*Entries supplied*.
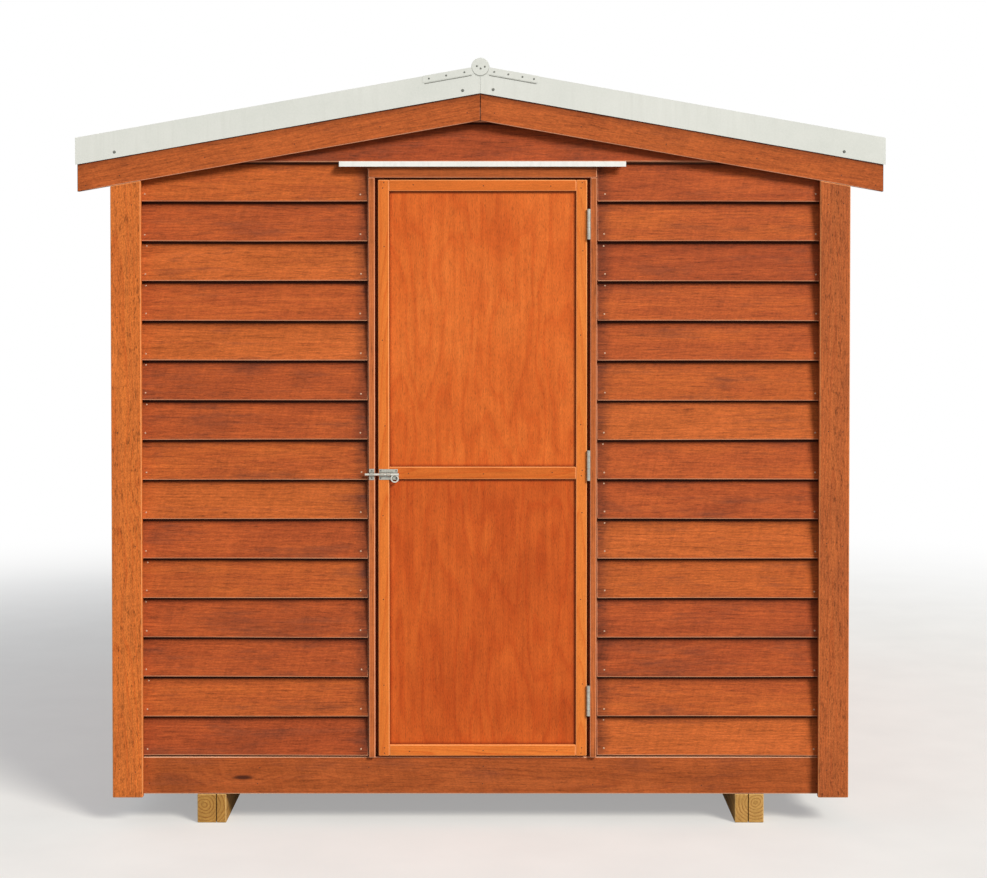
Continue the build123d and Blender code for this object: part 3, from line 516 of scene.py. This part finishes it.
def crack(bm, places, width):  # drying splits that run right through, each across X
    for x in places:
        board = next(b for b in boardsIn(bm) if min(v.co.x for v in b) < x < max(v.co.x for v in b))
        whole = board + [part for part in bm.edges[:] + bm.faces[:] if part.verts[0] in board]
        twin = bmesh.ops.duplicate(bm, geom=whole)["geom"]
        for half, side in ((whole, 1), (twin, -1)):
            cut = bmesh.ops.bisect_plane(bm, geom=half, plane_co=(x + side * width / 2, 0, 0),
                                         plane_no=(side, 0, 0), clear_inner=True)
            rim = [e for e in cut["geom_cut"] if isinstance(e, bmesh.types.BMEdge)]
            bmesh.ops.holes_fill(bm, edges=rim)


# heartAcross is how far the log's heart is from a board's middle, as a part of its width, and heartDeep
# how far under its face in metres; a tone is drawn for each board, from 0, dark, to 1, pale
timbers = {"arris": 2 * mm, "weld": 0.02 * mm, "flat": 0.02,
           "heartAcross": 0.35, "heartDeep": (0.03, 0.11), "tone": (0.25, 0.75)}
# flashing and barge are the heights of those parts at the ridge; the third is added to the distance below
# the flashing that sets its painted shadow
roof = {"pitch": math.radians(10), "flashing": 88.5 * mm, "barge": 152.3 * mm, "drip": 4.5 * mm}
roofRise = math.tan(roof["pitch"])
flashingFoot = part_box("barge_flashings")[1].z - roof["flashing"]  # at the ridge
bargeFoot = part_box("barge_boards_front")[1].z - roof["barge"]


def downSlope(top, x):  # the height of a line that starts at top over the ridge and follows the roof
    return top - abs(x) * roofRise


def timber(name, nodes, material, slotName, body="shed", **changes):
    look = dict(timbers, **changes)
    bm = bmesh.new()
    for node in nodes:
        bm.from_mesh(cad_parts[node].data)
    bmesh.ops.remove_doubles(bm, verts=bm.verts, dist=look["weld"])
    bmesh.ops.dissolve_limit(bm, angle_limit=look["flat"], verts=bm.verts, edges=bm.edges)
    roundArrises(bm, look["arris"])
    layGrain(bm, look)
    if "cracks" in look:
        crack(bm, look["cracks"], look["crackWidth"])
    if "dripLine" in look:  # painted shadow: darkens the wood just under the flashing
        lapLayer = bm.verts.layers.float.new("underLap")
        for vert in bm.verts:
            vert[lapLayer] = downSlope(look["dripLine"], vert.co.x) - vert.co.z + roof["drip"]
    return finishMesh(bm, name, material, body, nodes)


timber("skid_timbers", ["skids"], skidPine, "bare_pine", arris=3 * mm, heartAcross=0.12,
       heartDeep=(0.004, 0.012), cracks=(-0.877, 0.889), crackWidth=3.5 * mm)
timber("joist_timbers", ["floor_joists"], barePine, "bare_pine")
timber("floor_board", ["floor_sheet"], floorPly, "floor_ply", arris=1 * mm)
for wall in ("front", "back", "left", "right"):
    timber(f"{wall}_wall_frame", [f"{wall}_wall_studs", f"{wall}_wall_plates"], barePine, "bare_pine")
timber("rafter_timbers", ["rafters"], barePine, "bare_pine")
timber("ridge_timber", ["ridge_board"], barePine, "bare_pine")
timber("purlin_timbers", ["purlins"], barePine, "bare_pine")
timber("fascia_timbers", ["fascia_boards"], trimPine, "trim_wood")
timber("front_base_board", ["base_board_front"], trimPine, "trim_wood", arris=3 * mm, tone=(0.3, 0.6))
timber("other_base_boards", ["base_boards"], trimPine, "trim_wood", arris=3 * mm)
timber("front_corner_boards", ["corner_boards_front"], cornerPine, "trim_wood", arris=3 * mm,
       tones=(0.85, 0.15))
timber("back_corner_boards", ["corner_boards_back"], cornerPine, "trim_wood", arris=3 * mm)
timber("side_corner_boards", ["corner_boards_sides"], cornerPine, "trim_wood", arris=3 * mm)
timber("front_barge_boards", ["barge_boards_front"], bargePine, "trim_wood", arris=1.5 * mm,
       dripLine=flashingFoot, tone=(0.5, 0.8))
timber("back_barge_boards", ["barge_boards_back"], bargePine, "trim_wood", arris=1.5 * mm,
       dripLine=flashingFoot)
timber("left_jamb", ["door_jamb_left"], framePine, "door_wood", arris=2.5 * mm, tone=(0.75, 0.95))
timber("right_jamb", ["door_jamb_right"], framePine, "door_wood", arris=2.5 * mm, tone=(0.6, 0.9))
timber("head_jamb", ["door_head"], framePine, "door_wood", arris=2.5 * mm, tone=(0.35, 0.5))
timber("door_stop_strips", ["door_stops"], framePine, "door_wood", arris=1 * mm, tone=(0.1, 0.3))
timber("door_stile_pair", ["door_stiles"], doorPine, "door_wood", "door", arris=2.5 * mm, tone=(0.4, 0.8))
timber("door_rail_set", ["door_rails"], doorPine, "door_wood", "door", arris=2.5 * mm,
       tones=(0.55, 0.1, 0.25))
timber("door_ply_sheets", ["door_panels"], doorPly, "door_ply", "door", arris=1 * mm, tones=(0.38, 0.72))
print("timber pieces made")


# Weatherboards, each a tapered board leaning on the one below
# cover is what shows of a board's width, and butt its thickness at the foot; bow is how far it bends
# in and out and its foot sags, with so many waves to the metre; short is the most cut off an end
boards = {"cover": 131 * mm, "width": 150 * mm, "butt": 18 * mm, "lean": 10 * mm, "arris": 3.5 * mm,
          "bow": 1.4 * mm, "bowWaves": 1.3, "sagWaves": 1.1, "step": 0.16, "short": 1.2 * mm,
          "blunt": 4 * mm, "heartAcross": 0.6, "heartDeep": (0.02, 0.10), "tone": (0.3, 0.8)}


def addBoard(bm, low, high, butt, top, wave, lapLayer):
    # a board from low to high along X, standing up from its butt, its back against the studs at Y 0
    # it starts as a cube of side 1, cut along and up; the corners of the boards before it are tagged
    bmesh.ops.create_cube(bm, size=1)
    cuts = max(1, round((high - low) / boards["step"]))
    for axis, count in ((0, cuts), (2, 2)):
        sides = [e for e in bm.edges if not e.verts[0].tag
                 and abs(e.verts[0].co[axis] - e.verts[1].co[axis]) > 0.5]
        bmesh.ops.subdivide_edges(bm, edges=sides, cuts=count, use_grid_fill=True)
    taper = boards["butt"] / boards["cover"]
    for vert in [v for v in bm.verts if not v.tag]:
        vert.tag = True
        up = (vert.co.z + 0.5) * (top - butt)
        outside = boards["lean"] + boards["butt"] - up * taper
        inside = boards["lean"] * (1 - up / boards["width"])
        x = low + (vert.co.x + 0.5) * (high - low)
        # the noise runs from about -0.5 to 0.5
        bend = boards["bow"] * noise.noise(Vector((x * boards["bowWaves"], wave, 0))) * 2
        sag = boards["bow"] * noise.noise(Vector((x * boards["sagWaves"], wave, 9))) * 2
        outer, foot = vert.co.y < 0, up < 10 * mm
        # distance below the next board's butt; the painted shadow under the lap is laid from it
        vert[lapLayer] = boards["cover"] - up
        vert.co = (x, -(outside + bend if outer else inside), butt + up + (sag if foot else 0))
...
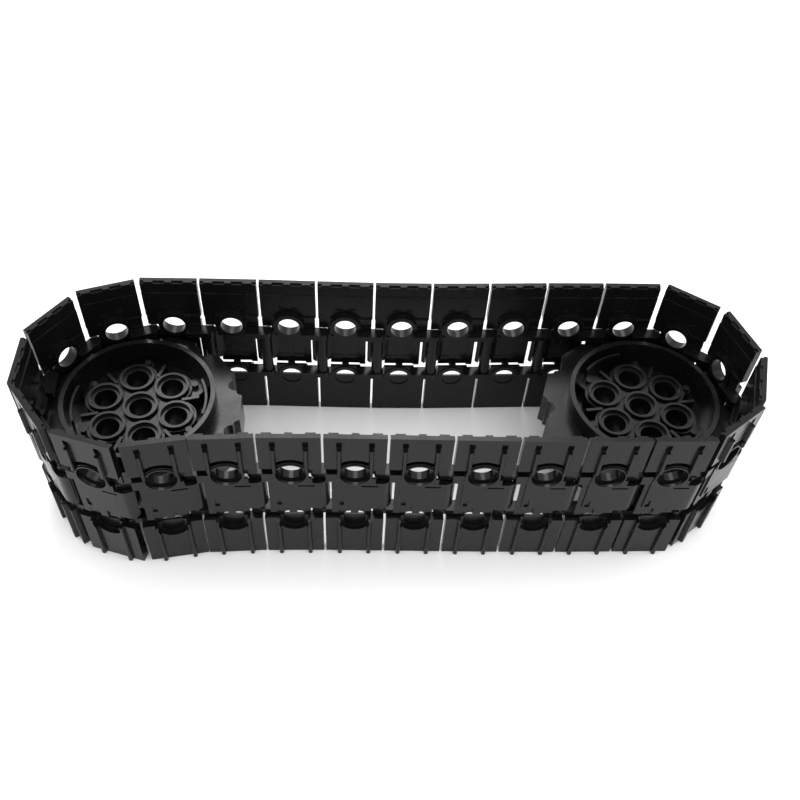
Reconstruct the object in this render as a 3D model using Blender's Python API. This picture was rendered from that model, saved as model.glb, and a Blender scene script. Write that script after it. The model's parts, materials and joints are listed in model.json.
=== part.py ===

*Exercise goal*.
Copy out exactly the lines running from the one with "Continue the build123d" to the one with "return top - abs(x) * roofRise", including both ends, and nothing more.

*Result for this task*.
Continue the build123d and Blender code for this object: part 3, from line 516 of scene.py. This part finishes it.
def crack(bm, places, width):  # drying splits that run right through, each across X
    for x in places:
        board = next(b for b in boardsIn(bm) if min(v.co.x for v in b) < x < max(v.co.x for v in b))
        whole = board + [part for part in bm.edges[:] + bm.faces[:] if part.verts[0] in board]
        twin = bmesh.ops.duplicate(bm, geom=whole)["geom"]
        for half, side in ((whole, 1), (twin, -1)):
            cut = bmesh.ops.bisect_plane(bm, geom=half, plane_co=(x + side * width / 2, 0, 0),
                                         plane_no=(side, 0, 0), clear_inner=True)
            rim = [e for e in cut["geom_cut"] if isinstance(e, bmesh.types.BMEdge)]
            bmesh.ops.holes_fill(bm, edges=rim)


# heartAcross is how far the log's heart is from a board's middle, as a part of its width, and heartDeep
# how far under its face in metres; a tone is drawn for each board, from 0, dark, to 1, pale
timbers = {"arris": 2 * mm, "weld": 0.02 * mm, "flat": 0.02,
           "heartAcross": 0.35, "heartDeep": (0.03, 0.11), "tone": (0.25, 0.75)}
# flashing and barge are the heights of those parts at the ridge; the third is added to the distance below
# the flashing that sets its painted shadow
roof = {"pitch": math.radians(10), "flashing": 88.5 * mm, "barge": 152.3 * mm, "drip": 4.5 * mm}
roofRise = math.tan(roof["pitch"])
flashingFoot = part_box("barge_flashings")[1].z - roof["flashing"]  # at the ridge
bargeFoot = part_box("barge_boards_front")[1].z - roof["barge"]


def downSlope(top, x):  # the height of a line that starts at top over the ridge and follows the roof
    return top - abs(x) * roofRise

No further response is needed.